- _Written instruction_
Print verbatim the opening line of the material and every subsequent line through the one containing "if empty is".

◆ ◆ ◆ ◆

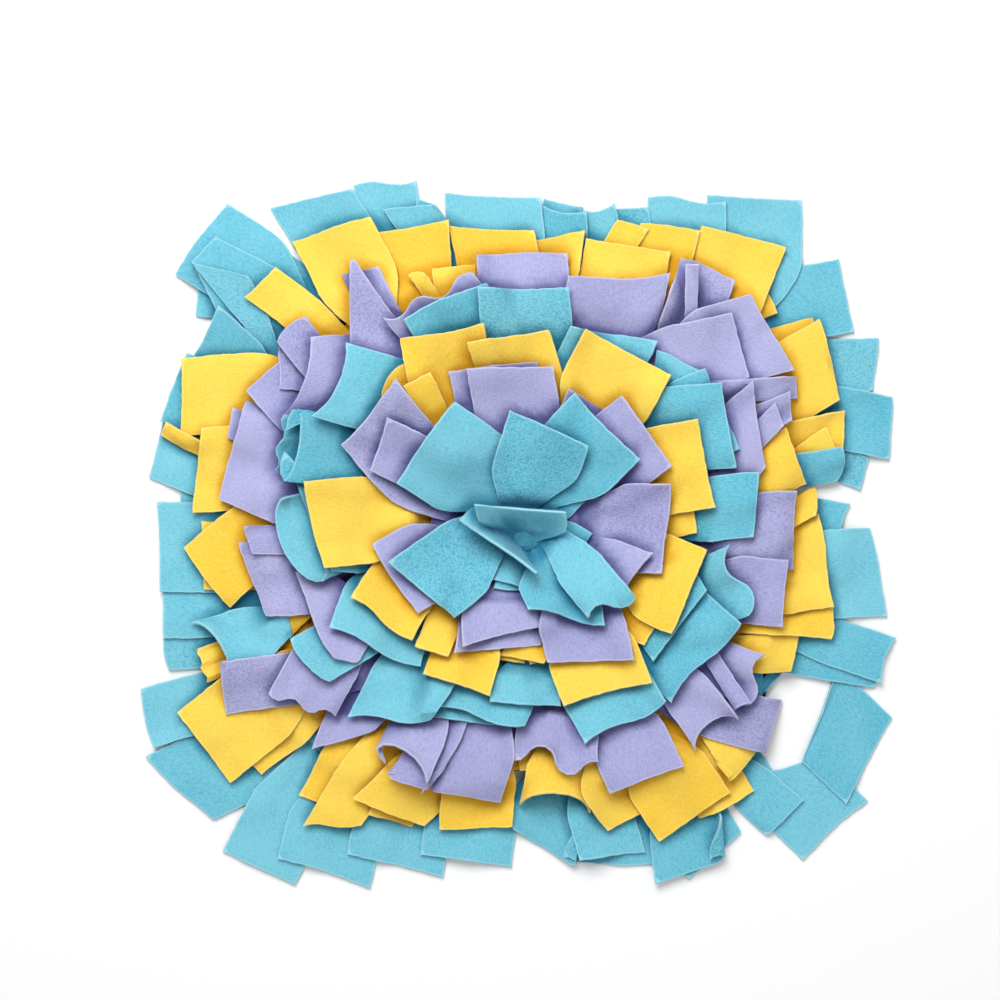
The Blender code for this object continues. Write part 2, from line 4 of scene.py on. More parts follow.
import bpy
import numpy as np
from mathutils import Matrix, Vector


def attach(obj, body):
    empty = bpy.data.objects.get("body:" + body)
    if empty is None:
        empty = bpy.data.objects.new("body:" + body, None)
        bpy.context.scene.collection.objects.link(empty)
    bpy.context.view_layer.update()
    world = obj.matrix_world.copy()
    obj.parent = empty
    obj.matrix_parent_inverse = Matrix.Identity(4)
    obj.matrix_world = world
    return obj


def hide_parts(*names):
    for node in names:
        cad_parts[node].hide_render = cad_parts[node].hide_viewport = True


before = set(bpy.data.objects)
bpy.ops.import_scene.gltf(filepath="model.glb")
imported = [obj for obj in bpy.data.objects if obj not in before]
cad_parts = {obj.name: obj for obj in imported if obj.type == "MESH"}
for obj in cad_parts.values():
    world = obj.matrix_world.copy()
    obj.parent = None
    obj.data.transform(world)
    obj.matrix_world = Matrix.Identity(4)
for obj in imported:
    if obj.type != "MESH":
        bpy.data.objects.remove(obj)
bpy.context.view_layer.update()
print("frame loaded:", len(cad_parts), "nodes")

# The tables and the laying are in millimetres, the meshes in metres.
mm = 0.001

# tipX, tipY: middle of the cut end, from the middle of the base. heading: the way it points there, in
# degrees from +X. face: which side of the fleece is up, nap or rough. A petal that is late came to lie
# over the next ring's, up to the one that is overLate there, and both have their nap up.
Petal = namedtuple("Petal", "tipX tipY heading width fold face", defaults=("flat", "nap"))
Root = namedtuple("Root", "place width height")
Ring = namedtuple("Ring", "node half corner root spacing lift colour petals")

# How a petal lies. arc: turn of its cross-section to each side, + with the middle up. snake: turn of an
# S in the cross-section, of so many waves. hookLeft, hookRight: how far a side rolls up and over.
# pitch: how steeply the cut end rises. lean: roll of the cut end. curl: how far the cut end turns back.
# lift: height of the cut end over its support. ripple: height of the small waves at the cut end.
# waist: width at waistAt of the length, 0 where the petal has none, from which it takes spread to regain
# its width. sidestep: how far it swings aside midway. squash: how much of its cross-section's height
# is left under the weight of the cloth.
Fold = namedtuple(
    "Fold",
    "arc snake waves hookLeft hookRight pitch lean curl lift ripple waist waistAt spread sidestep squash",
    defaults=(0, 0, 1.0, 0, 0, 0, 0, 0, 3, 2.0, 0, 0.4, 0.6, 0, 1.0),
)
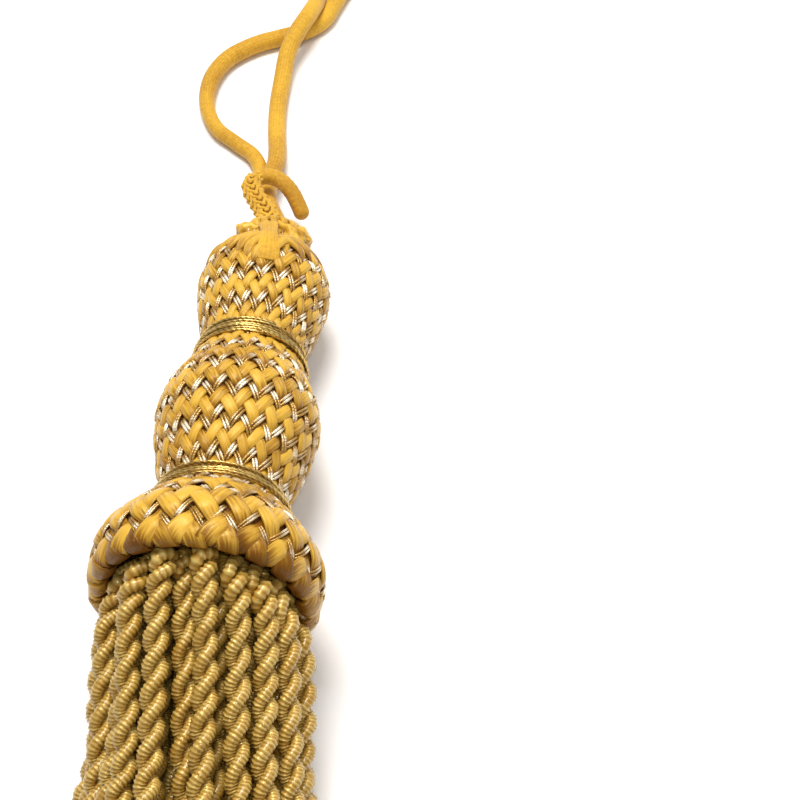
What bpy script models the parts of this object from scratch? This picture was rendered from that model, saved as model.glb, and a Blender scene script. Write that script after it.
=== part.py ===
"""A small upholstery tassel lying on a flat surface.

The head is a padded core in a braided sleeve: a top bulb, a middle bulb and a flared skirt whose rim is
rolled under. Two bindings of thin cord are wound round its waists. A bundle of twisted fringe strands
comes out of the skirt's mouth, and a knitted cord with a hooked end ties the tassel on.

World axes: +Z up, the surface is z = 0, the head points to +Y and the fringe to -Y.
"""

import math

import bmesh
import bpy
import numpy as np

MM = 0.001

# Head: distance along its axis from the rim, and radius, both in millimetres
HEAD_OUTLINE = [
    (0.0, 14.2), (0.5, 15.1), (2.0, 15.8), (4.3, 16.1), (6.6, 15.6), (8.8, 14.4), (12.0, 12.0),
    (14.6, 9.9), (17.0, 8.9), (19.4, 9.4), (22.0, 10.4), (25.4, 11.4), (28.8, 12.2), (32.0, 12.5),
    (35.4, 12.0), (38.9, 10.6), (42.2, 9.2), (44.8, 8.1), (47.0, 7.75), (49.2, 8.1), (52.0, 9.0),
    (55.7, 9.9), (59.0, 10.5), (62.2, 10.75), (65.5, 10.1), (68.3, 8.5), (70.3, 6.9), (71.5, 6.4),
    (73.0, 7.0), (74.6, 6.7), (75.7, 5.7), (76.0, 4.9),
]
WIDEST_RIM = 4.3 * MM
WIDEST_TOP = 62.2 * MM
OUTLINE_STEP = 1.6 * MM
HEAD_SIDES = 48

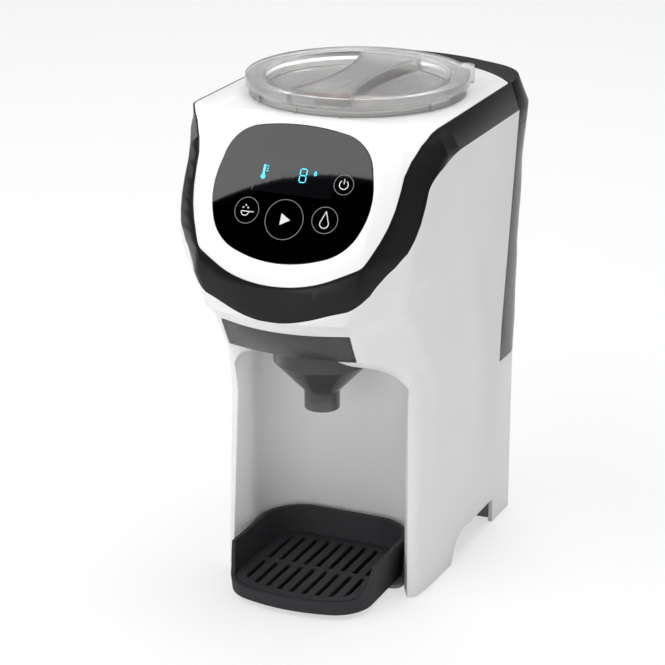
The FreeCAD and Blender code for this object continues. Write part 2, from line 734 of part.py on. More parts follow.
grip_sides = [rod(f"grip_side_{word}", "scoop_round + lid_wall", 2 * BIG,
                  (f"{side} * (grip_waist + scoop_round)", "axis_back", -BIG / 2))
              for side, word in ((-1, "left"), (1, "right"))]
grip_hollow = cut("grip_hollow", grip_room, *grip_sides)
lid_cap = cut("lid_cap", fuse("lid_body", lid_disc, lid_plug), *scoops, grip_hollow, lid_hollow, seal_groove)
ear_turn = math.radians(size("ear_angle"))
ear = rod("ear", "ear_wide / 2", "lid_top - deck_height - 2 * seam",
          (f"(lid_radius + ear_reach - ear_wide / 2) * cos(ear_angle * 1 deg)",
           f"axis_back + (lid_radius + ear_reach - ear_wide / 2) * sin(ear_angle * 1 deg)", "deck_height + 2 * seam"))
ear_clear = rod("ear_clear", "collar_radius + slide_gap", "lid_top - lid_rim_height - deck_height",
                (0, "axis_back", "deck_height"))
powder_lid = fuse("powder_lid", lid_cap, cut("lid_ear", ear, ear_clear))
lid_seal = cut("lid_seal", rod("seal_out", "hopper_radius - hopper_wall - seam / 2", "seal_thick * 2.4 - 0.1",
                               (0, "axis_back", f"{LID_LOW} - plug_depth + 3.05")),
               rod("seal_in", "plug_radius - seal_thick", "seal_thick * 3",
                   (0, "axis_back", f"{LID_LOW} - plug_depth + 3")))

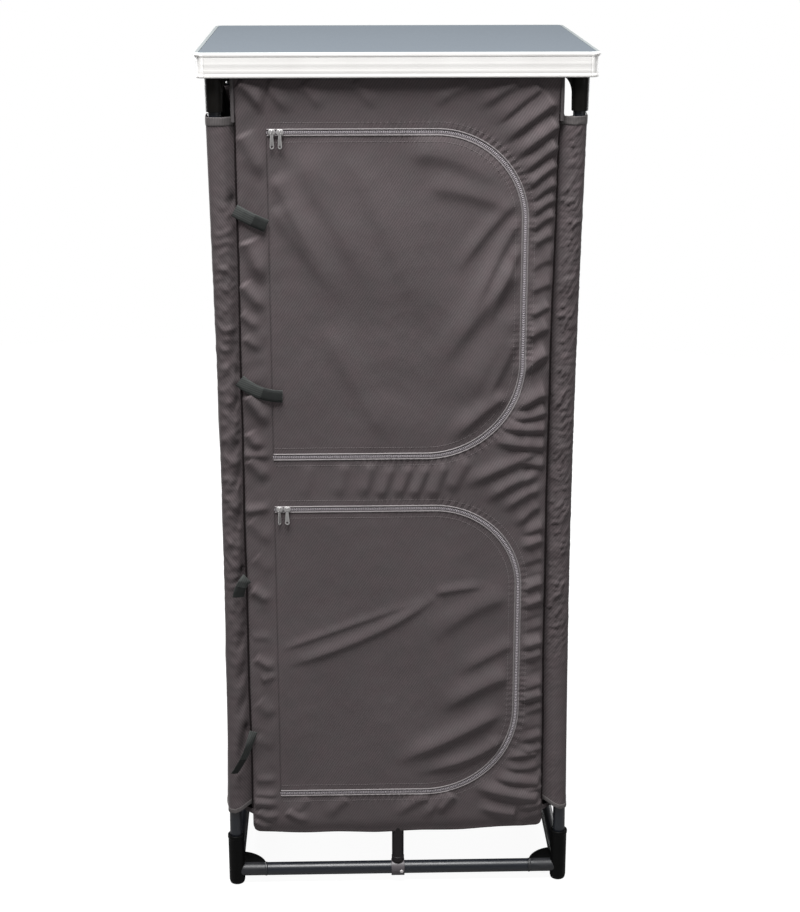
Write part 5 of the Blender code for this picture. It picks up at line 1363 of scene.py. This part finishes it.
# at the two short sides the ribbed face stands further back below its lip
side_line = edge_line.copy()
set_back = np.interp(edge_line[:, 1], [4.8, 9.0, 24.0, 33.0, 36.6], [0.0, 3.5, 3.7, 2.7, 2.3])
side_line[:, 0] += np.where(edge_line[:, 0] < 1.6, set_back, 0)
side_line[:, 0] += np.where((edge_line[:, 1] > 1.0) & (np.abs(edge_line[:, 0] - 4.0) < 1.2), 1.8, 0)
for side, way, line, outer, half, plane in (
    ("front", -1, edge_line, SIDE_Y, ROUND_X - 0.0003, "YZ"),
    ("back", 1, edge_line, SIDE_Y, ROUND_X - 0.0003, "YZ"),
    ("left", -1, side_line, SIDE_X, ROUND_Y - 0.0003, "XZ"),
    ("right", 1, side_line, SIDE_X, ROUND_Y - 0.0003, "XZ"),
):
    section = softened(line, 0.5, 3)[:-1] / 1000
    outline = np.column_stack([way * (outer - section[:, 0]), TOP_Z - section[:, 1]])
    shells = [slab(outline, -half, half, plane)]
    node = f"table_edge_{side}"
    make_piece(f"{side}_edging", shells, coated_aluminium, [node], "table_top", sharp=60)

# a cap carries the side's section round into the front's or back's, and its ribs fade
ribbed = (edge_line[:, 0] < 0.7) & (edge_line[:, 1] > 6.0) & (edge_line[:, 1] < 32.0)
angle = np.linspace(0, math.pi / 2, 25)[:, None]
turn = smooth_step(angle / (math.pi / 2))[:, :, None]
section = side_line * (1 - turn) + edge_line * turn
section[:, :, 0] += 0.8 * np.sin(2 * angle) ** 0.5 * ribbed * (0.35 - edge_line[:, 0])
section[:, :, 0] += 0.7 * np.sin(2 * angle) ** 2 * ribbed
section = section[:, :-1] / 1000
radius = CAP_RADIUS - section[:, :, 0]
x, y = ROUND_X + radius * np.cos(angle), ROUND_Y + radius * np.sin(angle)
for corner, (side_x, side_y) in CORNERS.items():
    points = grid_points(side_x * x, side_y * y, TOP_Z - section[:, :, 1])
    shells = [(points, bar_faces(25, section.shape[1]))]
    name, node = f"corner_cap_{corner}", f"table_cap_{corner}"
    make_piece(name, shells, white_plastic, [node], "table_top", sharp=60)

◆ ◆ ◆ ◆

- _Complete response_
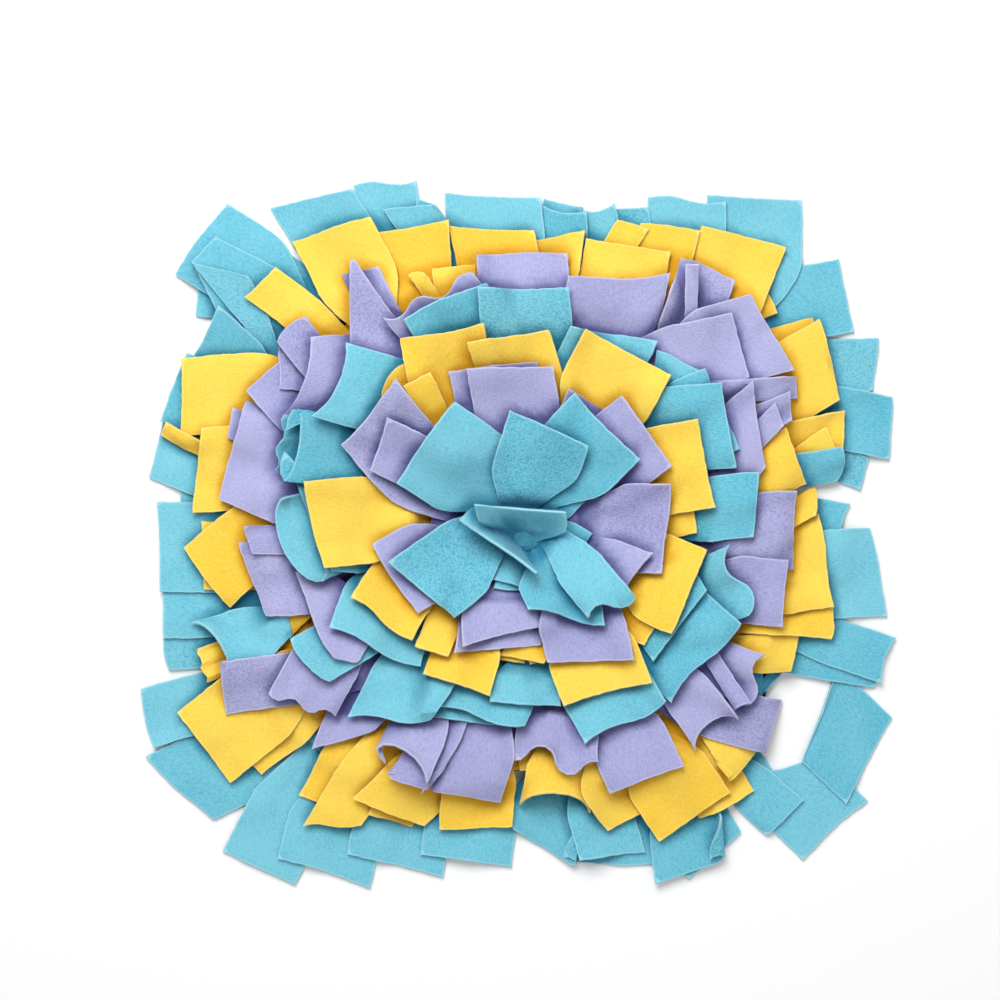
The Blender code for this object continues. Write part 2, from line 4 of scene.py on. More parts follow.
import bpy
import numpy as np
from mathutils import Matrix, Vector


def attach(obj, body):
    empty = bpy.data.objects.get("body:" + body)
    if empty is None:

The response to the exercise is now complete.